Data »
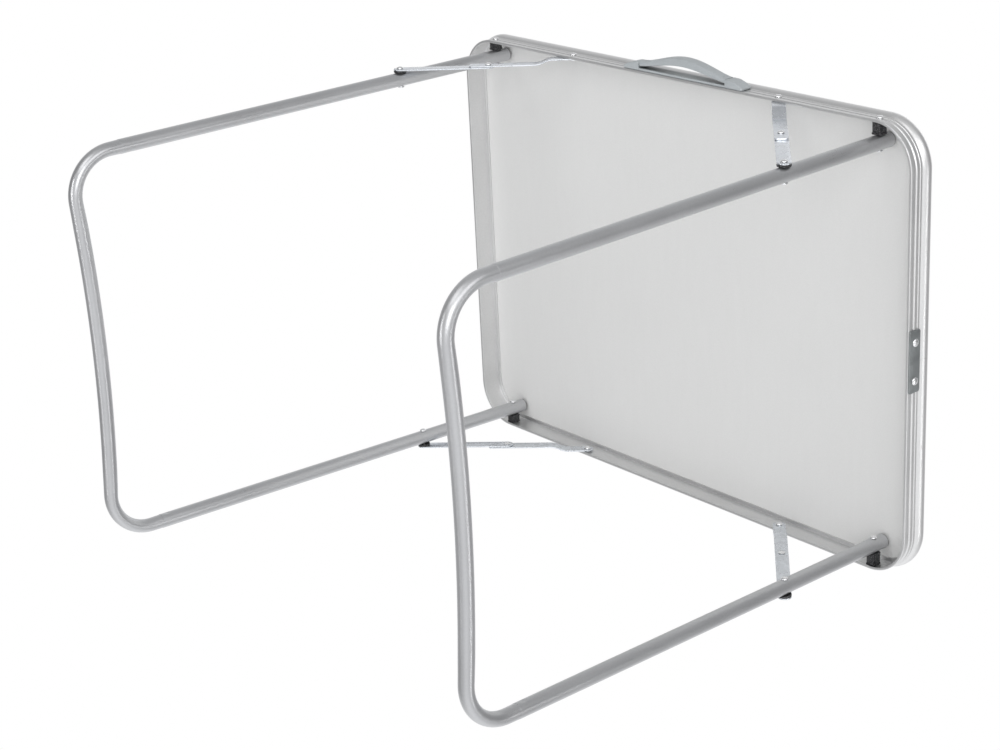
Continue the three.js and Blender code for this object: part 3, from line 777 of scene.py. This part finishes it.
# ---- Legs ----
class LegFrame:
    """Places points given out from the middle, down the leg and across its plane."""

    def __init__(self, name):
        self.name = name
        self.side = LEGS[name]["side"]
        self.taper = LEGS[name]["taper"]
        self.half_width = LEGS[name]["half_width"]
        joint = next(j for j in frame["joints"] if j["name"] == f"{name}_leg_fold")
        self.pivot = (Vector(joint["pos_m"]) - ORIGIN) / MM
        self.down = Vector((self.side * math.sin(SPLAY), 0, -math.cos(SPLAY)))
        self.across = Vector((math.cos(SPLAY), 0, self.side * math.sin(SPLAY)))
        self.length = (self.pivot.z - FLOOR) / math.cos(SPLAY) - TUBE_RADIUS
        self.lean = math.atan(self.taper)
        self.bend_down = self.length - BEND_RADIUS
        tangent_down = self.bend_down + BEND_RADIUS * math.sin(self.lean)
        self.bend_out = self.tube_out(tangent_down) - BEND_RADIUS * math.cos(self.lean)
        self.joint_down = tangent_down - JOINT_ABOVE_BEND

    def tube_out(self, down):
        """How far out a side tube's middle line is, so far down the leg."""
        return self.half_width - down * self.taper

    def place(self, out, down, across=0.0):
        return self.pivot + Vector((0, out, 0)) + self.down * down + self.across * across

    def ring(self, out, down, tangent, radius, dent=None, flat=0):
        """A ring round the tube; tangent is its direction as (out, down), and flat is how much
        thinner the tube is in the leg's plane, where bending has pressed it oval."""
        heading = Vector(tangent).normalized()
        normal = Vector((heading.y, -heading.x))
        points = []
        for i in range(TUBE_SIDES):
            angle = 2 * math.pi * i / TUBE_SIDES
            r = radius - (dent(angle, down) if dent else 0)
            inward = normal * (r * (1 - flat) * math.sin(angle))
            points.append(self.place(out + inward.x, down + inward.y, r * math.cos(angle)))
        return points


def pressed_dent(middle_down, side):
    """A small oval dent pressed into the tube's inner side, just above the joint."""
    def dent(angle, down):
        around = math.remainder(angle + side * math.pi / 2, 2 * math.pi) * TUBE_RADIUS
        long_share = (down - middle_down) / DENT_HALF_LONG
        wide_share = around / DENT_HALF_WIDE
        return DENT_DEEP * math.exp(-(long_share ** 2 + wide_share ** 2))

    return dent


def make_side_tube(leg, corner, side):
    """A straight tube from above the pivot to the joint, open at both ends."""
    top, bottom = -TUBE_OVERRUN, leg.joint_down - 2 * JOINT_SEAM
    dent_down = bottom - DENT_ABOVE_END
    dent = pressed_dent(dent_down, side)
    rim = TUBE_RADIUS - TUBE_SOFT
    outer = [top + TUBE_SOFT] + [leg.bend_down * share for share in (0.25, 0.5, 0.75)]
    outer += [dent_down - DENT_REACH + DENT_STEP * i for i in range(DENT_STATIONS)]
    outer.append(bottom - TUBE_SOFT)
    stations = [(top + BORE_DEPTH, TUBE_BORE), (top, TUBE_BORE), (top, rim)]
    stations += [(down, TUBE_RADIUS) for down in outer]
    stations += [(bottom, rim), (bottom, TUBE_BORE), (bottom - BORE_DEPTH, TUBE_BORE)]
    tangent = (side * -leg.taper, 1)
    rings = []
    for down, radius in stations:
        shape = dent if radius == TUBE_RADIUS else None
        rings.append(leg.ring(side * leg.tube_out(down), down, tangent, radius, shape))
    sketch = loft(rings)
    make_piece(f"{corner}_tube", sketch, TUBE_LOOK, "leg_tube", f"{corner}_side_tube")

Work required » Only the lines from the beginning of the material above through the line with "points given out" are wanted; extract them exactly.

Response to the exercise »
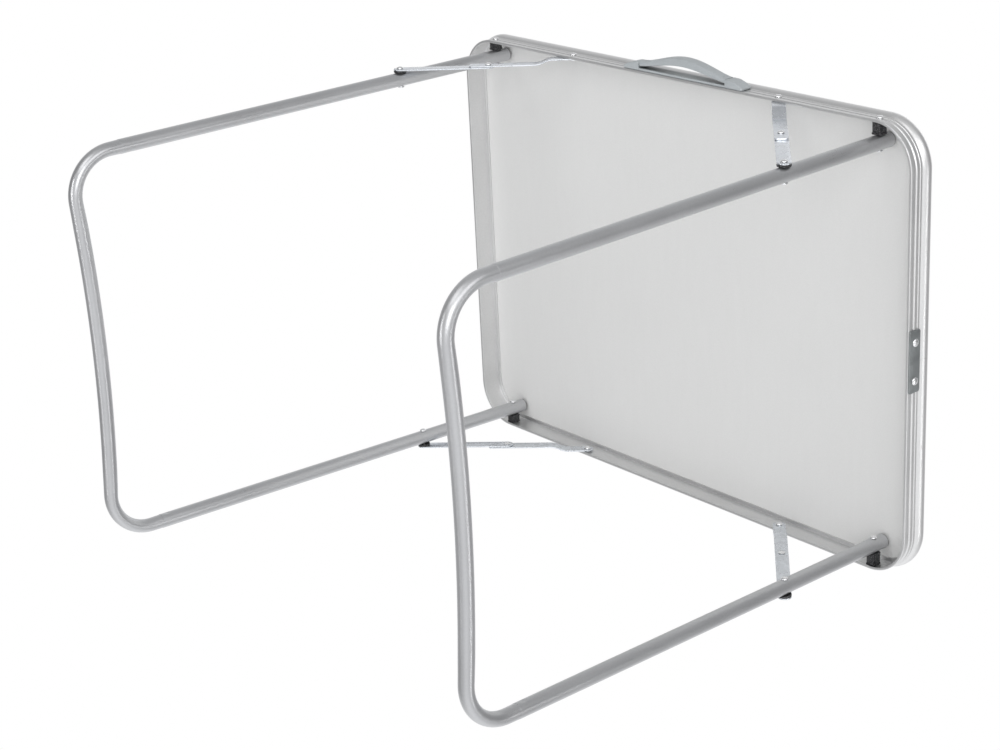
Continue the three.js and Blender code for this object: part 3, from line 777 of scene.py. This part finishes it.
# ---- Legs ----
class LegFrame:
    """Places points given out from the middle, down the leg and across its plane."""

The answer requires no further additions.